Local platform for emerging artists launches with debut show at Ductac

7th March 2015, The National


Local platform for emerging artists launches with debut show at Ductac

by: Anna Seaman. The National.

Suspended precariously from a column platform, a large stone ball is held in place by an oversized yellow elastic band that is balanced only by the weight of another ball hanging on the other side. At least this is the visual illusion. In reality, the stone balls are made of terracotta and the elastic band is powder-coated steel. It is the most recent piece of art from a very promising young Emirati artist, Shaikha Al Mazrou, who is not only interested in the formal aspects of minimalism, but also has a fascination with materiality in art. Hence she chose to play with perspective for this sculpture series, titled Tension.
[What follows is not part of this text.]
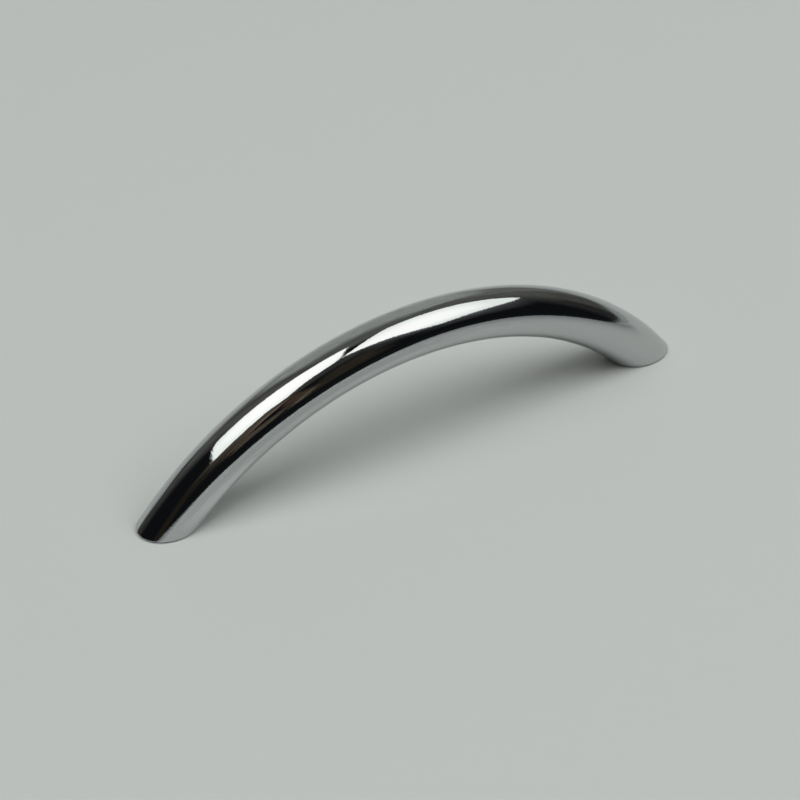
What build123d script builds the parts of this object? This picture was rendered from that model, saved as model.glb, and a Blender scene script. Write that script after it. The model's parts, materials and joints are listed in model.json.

Al Mazrou is one of six young artists chosen for a new annual art exhibition to be presented under the theme and title A Public Privacy for the inaugural edition of UAE Unlimited Arab Exploration, a platform promoted by and under the patronage of Sheikh Zayed bin Sultan bin Khalifa Al Nahyan, who is an avid art collector. Each year, the exhibition will bear a new subtitle and this year A Public Privacy opens at Dubai Community Theatre & Arts Centre, where new works by a group of emerging Emirati, locally based and GCC artists, will be presented.

The curators, Cristiana de Marchi and Mohammed Kazem, have carefully selected those artists who are at points in their career where they are not fully established but far enough along to show true dedication to the field.

"The focus is on the young generation," says de Marchi. "We wanted to focus on those who have already made their decision to be an artist." They chose the title to explore the perhaps conflicting notions of public and private spaces in the UAE.

"We really wanted to work with the idea of public and private dimension, with the main focus being on a contradiction in the widest sense. These are young artists and they are growing with a different kind of perception of roles and limitations to those who came before them. We wanted to see how they are dealing with critical issues, how they convey messages and how they position themselves within this society."

Al Mazrou’s work, which cleverly deals with the gap between perception and reality, is juxtaposed with Shamma Al Amri’s paintings and drawings. Where Al Mazrou uses sculpture and form, Al Amri, who is also Emirati, uses more traditional artistic materials in a contemporary way.

Carefully constructed drawings are presented next to others layered with inkblots and ink spills that do not depict any form or reflect any control.

"By combining paintings whose constitutional elements are the result of either an extreme formal control or, on the contrary, a total lack of it, Al Amri implicitly questions the limits of rules, without resolving the conflict in either direction," de Marchi explains in her introductory essay.

For Kazem, the choice to include this artist was essential because of her medium. "In fact, we don’t have that many really good painters in the UAE in the contemporary art scene from the younger generation. We chose her also for that reason."

The other two Emiratis in the show are true multitaskers: Hamad Al Falasi, a physician who is working as a photographer and designer while developing his own clothing line, and Mohammed Jumairy, who is still in his early 20s.

"Jumairy is truly part of the young generation. He uses internet platforms to show his work and he is also a musician working on a combination of different elements," says de Marchi. "He is a young, smart guy."

Alongside the four Emiratis are two other artists: Vikram Divecha from Indian, and the Kuwaiti Monira Al Qadiri.

"Myself and Mohammed have been developing the idea that although the UAE has a distinct national character, it is still home to many people from many nationalities and we have important contributions of art from the Gulf region and the subcontinent. So we really wanted to have the first show with an opening to set that kind of point."

Divecha, whose work responds deeply to the urban environment, will be showing Negative Heaps (of Designated Waste). For this, Divecha collected negative cut-outs from the tiles that decorate underpass road tunnels in the UAE, arranging them along the wall of the Dubai Community Theatre and Arts Centre (Ductac) to make a social comment on pieces that do not reach public visibility and are not worth celebrating.

Al Qadiri investigates issues of public image and identity through her new video work The Falls (2014).

"It was important for us to express a number of different voices and to stay under the umbrella of what His Highness is trying to do and that is to support the next generation," concludes de Marchi.